An example of such page would be this one https://www.pcuonline2.org/pawtucketcredituniononline_40/uux.aspx#/login
Thanks.
FWIW, I just encountered this problem and was able to work around it by creating a Javascript profile that includes the Modernizr localStorage shim.
@danielnaab which shim did you use? The Mordernizr site lists several different shims
@kennethkalmer Not sure what you mean - I only see one. Try this link and click "build": https://modernizr.com/download?localstorage-setclasses&q=local
It probably shouldn't matter, but I'm using version 3.3.1.
@danielnaab Modernizr only provides the test, then you need to decide which polyfill to include if Modernizr.localstorage === false
. On the link you sent, when selecting "Local Storage", on the right it has a list of 4 polyfills. I've tried the main one and a ton of variations on different gists with no luck.
What I'm testing now is something I stumbled on in 6b1033a7840 in the tests for splash.private_mode_enabled
:
function main(splash)
splash.private_mode_enabled = false
assert(splash.private_mode_enabled == false)

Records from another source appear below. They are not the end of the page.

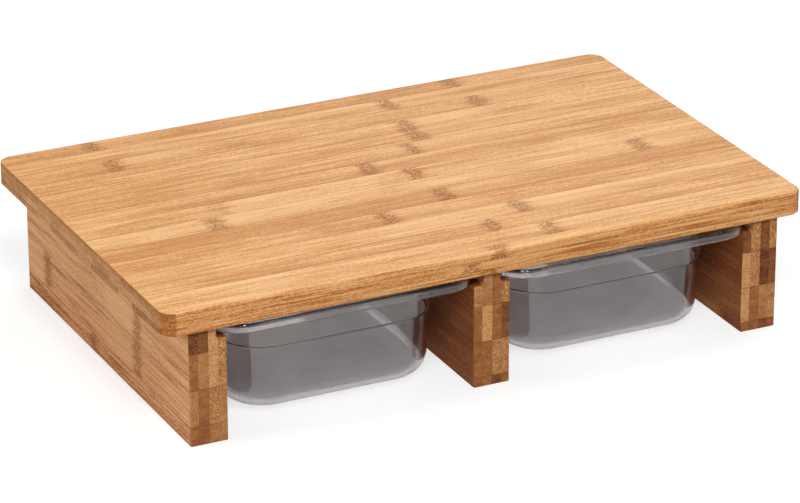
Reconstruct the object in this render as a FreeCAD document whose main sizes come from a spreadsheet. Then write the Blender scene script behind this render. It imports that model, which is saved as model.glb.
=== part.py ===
import FreeCAD, Part
import math
import os
import Sketcher

# A cutting board on three rails, with two clear trays that slide under it.
# +X runs along the front edge, +Y goes away from the cook and +Z is up, all in millimetres.
# The origin is on the worktop, under the middle of the board.

SIZES = {
    # The board: three plies glued face to face.
    "board_width": 400.0,
    "board_depth": 252.0,
    "board_corner_radius": 9.0,
    "top_ply_thickness": 5.0,
    "core_ply_thickness": 5.0,
    "bottom_ply_thickness": 4.0,
    "top_edge_round": 1.2,
    "bottom_edge_round": 1.0,
    # The rails: four staves side by side, with a rabbet along the top for each tray's rim.
    "rail_front_setback": 3.0,
    "rail_rear_setback": 6.0,
    "rail_edge_round": 1.0,
    "first_stave_width": 5.2,
    "second_stave_width": 6.3,
    "third_stave_width": 5.9,
    "fourth_stave_width": 5.1,
    "notch_width": 6.2,
    # The dowels that hold the board on the rails.
    "dowel_diameter": 8.0,
    "dowel_length": 30.0,
    "dowel_in_board": 8.0,
    "dowel_spacing": 90.0,
    "dowel_glue_gap": 0.1,
    "dowel_end_gap": 0.5,
    # The trays: a rim with a lip turned down, a stacking shoulder and tapered walls.
    "rim_width": 162.0,
    "rim_length": 176.0,
    "rim_corner_radius": 21.0,
    "rim_thickness": 2.2,
    "rim_edge_round": 1.4,
    "lip_height": 5.5,
    "lip_thickness": 2.2,
    "tray_height": 65.0,
    "tray_wall": 2.2,
    "tray_floor": 2.4,
    "shoulder_height": 39.0,
    "shoulder_step": 2.0,
    "shoulder_rise": 2.2,
    "mouth_inset": 14.0,
    "wall_lean_above": 0.7,
    "wall_lean_below": 2.0,
    "mouth_corner_radius": 30.0,
    "floor_edge_round": 12.0,
    # Where the trays run and how far each stands out in front of the board.
    "rim_side_clearance": 0.6,
    "rim_seat_clearance": 0.3,
    "rim_top_clearance": 1.0,
    "tray_worktop_clearance": 3.0,
    "left_tray_out": 0.0,
    "right_tray_out": 2.2,
}

STAVE_WIDTHS = ("first_stave_width", "second_stave_width", "third_stave_width", "fourth_stave_width")
DOWELS_PER_RAIL = 3
QUARTER_TURN = math.pi / 2

doc = FreeCAD.newDocument("cutting_board")
sheet = doc.addObject("Spreadsheet::Sheet", "Sizes")
for row, (alias, number) in enumerate(SIZES.items(), start=1):
    sheet.set(f"A{row}", alias)
    sheet.set(f"B{row}", str(number))
    sheet.setAlias(f"B{row}", alias)
doc.recompute()


def size(name):
    """The expression that reads one cell of the sheet."""
    return f"Sizes.{name}"


def value(expression):
    """The number that an expression gives now."""
    return float(sheet.evalExpression(expression))


# Sizes that follow from the driving ones, as expressions.
BOARD_THICKNESS = "(Sizes.top_ply_thickness + Sizes.core_ply_thickness + Sizes.bottom_ply_thickness)"
BOARD_FRONT = "(-Sizes.board_depth / 2)"
RAIL_THICKNESS = "(" + " + ".join(size(name) for name in STAVE_WIDTHS) + ")"
RAIL_HEIGHT = "(Sizes.tray_worktop_clearance + Sizes.tray_height + Sizes.rim_top_clearance)"
RAIL_LENGTH = "(Sizes.board_depth - Sizes.rail_front_setback - Sizes.rail_rear_setback)"
RAIL_FRONT = f"({BOARD_FRONT} + Sizes.rail_front_setback)"
BAY_WIDTH = "(Sizes.rim_width + 2 * Sizes.rim_side_clearance - 2 * Sizes.notch_width)"
RAIL_PITCH = f"({BAY_WIDTH} + {RAIL_THICKNESS})"
NOTCH_DEPTH = "(Sizes.lip_height + Sizes.rim_seat_clearance + Sizes.rim_top_clearance)"
TRAY_FOOT = "Sizes.tray_worktop_clearance"

RAIL_CENTRES = {
    "left_rail": f"(-{RAIL_PITCH})",
    "middle_rail": "(0)",
    "right_rail": f"({RAIL_PITCH})",
}
NOTCHED_SIDES = {
    "left_rail": ("right",),
    "middle_rail": ("left", "right"),
    "right_rail": ("left",),
}
TRAY_CENTRES = {
    "left_tray": f"(-{RAIL_PITCH} / 2)",
    "right_tray": f"({RAIL_PITCH} / 2)",
}

parts = {}


def keep(name, piece):
    """Gives a finished sub-part its label and puts it on the list that is written out."""
    piece.Label = name
    parts[name] = piece


def bind(target, settings):
    """Binds each property of an object to its expression."""
    for path, expression in settings.items():
        target.setExpression(path, expression)


def place(x, y, z):
    """The three bindings that put an object at a point."""
    return {"Placement.Base.x": x, "Placement.Base.y": y, "Placement.Base.z": z}


def box(name, corner, length, width, height):
    """A box with its low corner at a point, its length along X and its width along Y."""
    block = doc.addObject("Part::Box", name)
    bind(block, {"Length": length, "Width": width, "Height": height})
    bind(block, place(*corner))
    return block


def cylinder(name, foot, diameter, height):
    """An upright cylinder that stands on a point."""
    rod = doc.addObject("Part::Cylinder", name)
    bind(rod, {"Radius": f"{diameter} / 2", "Height": height})
    bind(rod, place(*foot))
    return rod


def cut(name, base, tool):
    """The base with the tool taken away."""
    result = doc.addObject("Part::Cut", name)
    result.Base = base
    result.Tool = tool
    result.Refine = True
    return result


def compound(name, members):
    """Several solids kept side by side in one object."""
    group = doc.addObject("Part::Compound", name)
    group.Links = members
    return group


def level_sketch(body, name, height):
    """An empty level sketch at a height in its body."""
    sketch = body.newObject("Sketcher::SketchObject", name)
    level = [plane for plane in body.Origin.OriginFeatures if plane.Role == "XY_Plane"][0]
    sketch.AttachmentSupport = [(level, "")]
    sketch.MapMode = "FlatFace"
    sketch.setExpression("AttachmentOffset.Base.z", height)
    return sketch


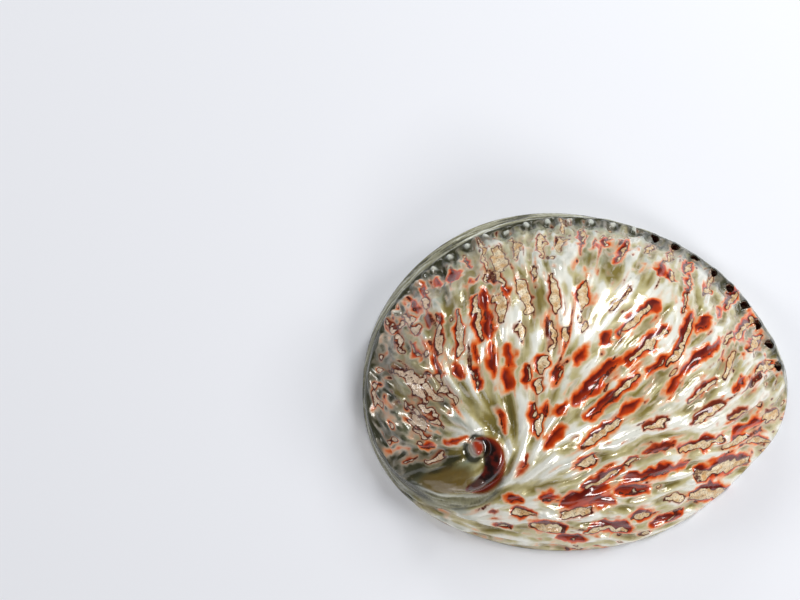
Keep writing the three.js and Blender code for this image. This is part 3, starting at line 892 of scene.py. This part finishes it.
def page_places(square, page):
    """UV places of a grid's points in a box of the page."""
    across, along = square
    left, width, bottom, height = page
    return np.stack([
        (along.ravel() + 1) / 2 * width + left,
        (across.ravel() + 1) / 2 * height + bottom,
    ], axis=1)


def add_page(mesh, places):
    """The UV map OFBake, laid out as the page places give."""
    loop_points = np.zeros(len(mesh.loops), int)
    mesh.loops.foreach_get("vertex_index", loop_points)
    layer = mesh.uv_layers.new(name="OFBake")
    layer.data.foreach_set("uv", places[loop_points].astype(np.float32).ravel())


def add_field(mesh, name, value):
    """One number per point of the outside, 0 on all other points."""
    full = np.zeros(len(mesh.vertices), np.float32)
    full[:value.size] = value.ravel()
    mesh.attributes.new(name, "FLOAT", "POINT").data.foreach_set("value", full)


def remove_loose(mesh):
    """Deletes the points that no face uses."""
    work = bmesh.new()
    work.from_mesh(mesh)
    bmesh.ops.delete(work, geom=[v for v in work.verts if not v.link_faces], context="VERTS")
    work.to_mesh(mesh)
    work.free()


def shell_object(fields):
    outer, outer_gone, outer_rings, values, outer_square = outer_points(fields)
    inner, inner_gone, inner_rings, inner_square = inner_points()
    count = outer.shape[0] * outer.shape[1]
    points = np.concatenate([outer.reshape(-1, 3), inner.reshape(-1, 3)])
    places = np.concatenate([page_places(outer_square, OUTER_PAGE), page_places(inner_square, INNER_PAGE)])
    faces = grid_faces(OUTER_CELLS, outer_gone, 0, False)
    faces += rim_faces(border(OUTER_CELLS, 0), border(INNER_CELLS, count))
    for (top, top_turn), (bottom, bottom_turn) in zip(outer_rings, inner_rings):
        mouth = points[top]
        middle = mouth.mean(axis=0)
        throat = len(points) + np.arange(len(top))
        points = np.concatenate([points, middle + (mouth - middle) * THROAT_SHARE - (0, 0, THROAT_DEPTH)])
        faces += join_rings(top, top_turn, throat, top_turn)
        faces += join_rings(throat, top_turn, bottom + count, bottom_turn)
    inside_start = len(faces)
    faces += grid_faces(INNER_CELLS, inner_gone, count, True)

    mesh = bpy.data.meshes.new("shell_skin")
    mesh.from_pydata((points * UNIT).tolist(), [], faces)
    add_page(mesh, np.concatenate([places, np.zeros((len(points) - len(places), 2))]))
    mesh.polygons.foreach_set("material_index", (np.arange(len(faces)) >= inside_start).astype(np.int32))
    mesh.polygons.foreach_set("use_smooth", np.ones(len(faces), bool))
    for name, value in values.items():
        add_field(mesh, name, value)
    mesh.update()
    remove_loose(mesh)
    skin = bpy.data.objects.new("shell_skin", mesh)
    bpy.context.scene.collection.objects.link(skin)
    return skin


# ---- materials ----

class Shader:
    """Short names for building one node material."""

    def __init__(self, name):
        self.material = bpy.data.materials.new(name)
        self.material.use_nodes = True
        self.tree = self.material.node_tree
        self.surface = self.tree.nodes["Principled BSDF"]

    def node(self, kind, inputs=(), output=0, **settings):
        made = self.tree.nodes.new(kind)
        for name, value in settings.items():
            setattr(made, name, value)
        for socket, value in dict(inputs).items():
            self.plug(made.inputs[socket], value)
        return made.outputs[output]

    def plug(self, socket, value):
        if isinstance(value, bpy.types.NodeSocket):
            self.tree.links.new(value, socket)
        else:
            socket.default_value = value

    def set(self, **values):
        """Values that are the same all over, straight on the shader; names have _ for each space."""
        for name, value in values.items():
            self.surface.inputs[name.replace("_", " ")].default_value = value

    def math(self, operation, a, b=0.5):
        return self.node("ShaderNodeMath", {0: a, 1: b}, operation=operation)

    def plus(self, a, b):
        return self.math("ADD", a, b)

    def times(self, a, b):
        return self.math("MULTIPLY", a, b)

    def field(self, name):
        return self.node("ShaderNodeAttribute", attribute_name=name, output=2)

    def ramp(self, value, low, high, start=0.0, end=1.0):
        inputs = {"Value": value, "From Min": low, "From Max": high, "To Min": start, "To Max": end}
        return self.node("ShaderNodeMapRange", inputs, interpolation_type="SMOOTHSTEP")

    def mix(self, share, a, b):
        inputs = {0: share, 6: a, 7: b}
        return self.node("ShaderNodeMix", inputs, output=2, data_type="RGBA")

    def noise(self, scale, detail=3.0, roughness=0.5):
        place = self.node("ShaderNodeTexCoord", output=3)
        inputs = {"Vector": place, "Scale": scale, "Detail": detail, "Roughness": roughness}
        return self.node("ShaderNodeTexNoise", inputs)


def colour(red, green, blue):
    """A colour as the screen shows it, 0 to 255, turned into the linear values that light uses."""
    parts = [c / 255 for c in (red, green, blue)]
    linear = [c / 12.92 if c <= 0.04045 else ((c + 0.055) / 1.055) ** 2.4 for c in parts]
    return (*linear, 1.0)


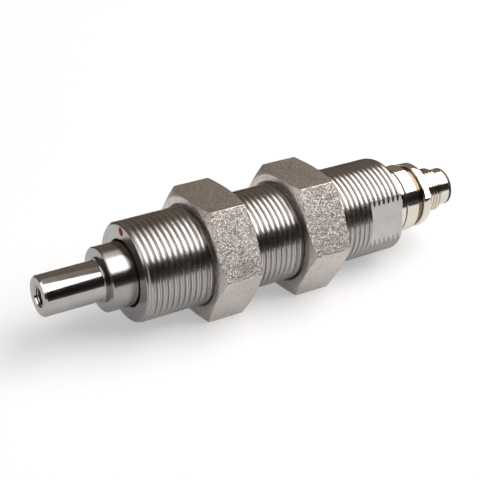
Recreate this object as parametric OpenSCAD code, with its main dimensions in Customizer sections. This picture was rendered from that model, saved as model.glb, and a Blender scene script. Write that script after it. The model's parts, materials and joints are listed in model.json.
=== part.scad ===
// Cantilever tension sensor with a threaded mounting body
// All sizes are in millimetres. X runs along the axis from the journal to the connector,
// Z points up from the flats that the sensor lies on, and the origin is the middle of the
// bearing seat, where the load acts.

/* [Measuring shaft] */
// Diameter of the bearing seat
journal_d = 10; // [8:0.5:12]
// Length of the bearing seat from its end face to the bearing abutment
journal_len = 14.8; // [10:0.2:24]
// Chamfer at the tip of the journal, and radius at its root
journal_edge = 0.4; // [0.2:0.1:0.8]
// Height of the bearing abutment above the seat
abutment_h = 0.55; // [0.3:0.05:1]
// Length of the bearing abutment
abutment_len = 0.6; // [0.3:0.1:1.5]
// Chamfer at the front edge of the shoulder
shoulder_edge = 0.25; // [0.1:0.05:0.6]
// Length of the shoulder in front of the body
shoulder_len = 6.6; // [3:0.2:15]
// Length of the shoulder inside the body
shoulder_depth = 6; // [5:0.5:10]
// Core diameter of the threaded hole in the tip
tip_hole_d = 4.2; // [3.2:0.1:5]
// Depth of the threaded hole in the tip
tip_hole_depth = 10; // [6:0.5:13]
// Diameter of the countersink of the threaded hole
tip_sink_d = 5.4; // [5:0.1:6.5]
// Diameter of the round neck between the shoulder and the beam
neck_d = 11; // [9:0.5:12]
// Length of the neck
neck_len = 3; // [2:0.5:6]
// Length of the bending beam
beam_len = 30; // [26:1:32]
// Gap between the bending beam and the bore, which holds the gauges and their leads
beam_gap = 3; // [2.6:0.1:4]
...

assert(splash:go(splash.args.url))
assert(splash:wait(splash.args.wait))
html = splash:html()
splash.private_mode_enabled = true
return html
end
It is "Good Enough", will need to do more testing to see if things are leaky though.
I was thinking it is fixed by upgrading to a more recent webkit, but it needs to be re-checked.
I still have problems with different sessions sharing local storage, this makes impossible to scrape SPA sites concurrently. EDIT: I was running my environment with aquarium, we were able to fix it by setting one slot per splash instance. I don't know how slots work but it seems that they share resources somehow.
We're trying to enable it by using
but this doesn't work because earlier we enable private mode:
and when QWebKit is in private mode localStorage is disabled.